50 years later — what Robert Kennedy tells us about changing schools

Ira David Socol
5 min readJun 2, 2018

Speedchange.at.medium

^Millions of Americans lined the tracks from New York to Washington as Robert Kennedy’s funeral train moved toward Arlington. June 8, 1968

Each time a man stands up for an ideal, or acts to improve the lot of others, or strikes out against injustice, he sends forth a tiny ripple of hope, and crossing each other from a million different centers of energy and daring, those ripples build a current that can sweep down the mightiest walls of oppression and resistance.”

I actually heard Robert Kennedy speak live twice. That makes me a lucky American. The first time was on a cold late October night in 1966, in front of the long since demolished old New Rochelle Courthouse and Police Headquarters on Lawton Street. Kennedy had come to rally support for the Democratic candidate for Governor of New York — Frank O’Connor perhaps — and on that night my father held me on his shoulders, probably for the last time, so I could see above the crowd.

My father said, later that night, that it was a good thing that “he wants to do the right things, because he could talk anybody into anything.”

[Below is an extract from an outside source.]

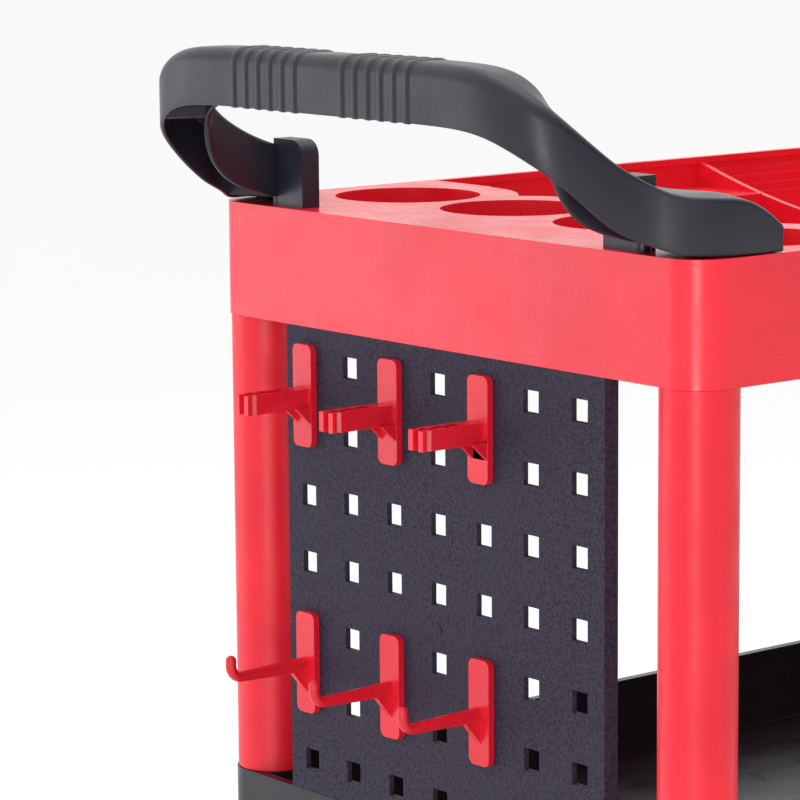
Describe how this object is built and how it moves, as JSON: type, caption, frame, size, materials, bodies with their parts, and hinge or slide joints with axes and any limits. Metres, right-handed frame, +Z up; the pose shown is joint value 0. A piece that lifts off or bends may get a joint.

“Few will have the greatness to bend history itself; but each of us can work to change a small portion of events, and in the total; of all those acts will be written the history of this generation.”

The second time was about a year later. Kennedy — he was New York’s Democratic US Senator — had come on a sunny October Saturday to campaign for the Democratic candidate for Mayor of New Rochelle. That candidate — the incredibly moral Dr. Jim Egan — was fighting against a plan to put 12 nuclear power plants on an island in Long Island Sound. The plan would have been a huge tax bonanza, but would also just raise the water temperature about 10 degrees Fahrenheit, and, yeah, perhaps create other ‘Trumpian' risks. Unlike that earlier speech I remember something of this one — ”there are moral imperatives,” I think he said, “and we are tested every day because those imperatives so often conflict with our own self interest.” I should not have that in quotes, there is no record of that speech that I can find, but that is my memory, and it is a powerful memory indeed.

“It is one thing to open the schools to all children regardless of race. It is another to train the teachers, to build the classrooms, and to attempt to eliminate the effects of past educational deficiencies. It is still another to find ways to feed the incentive to learn and keep children in school.”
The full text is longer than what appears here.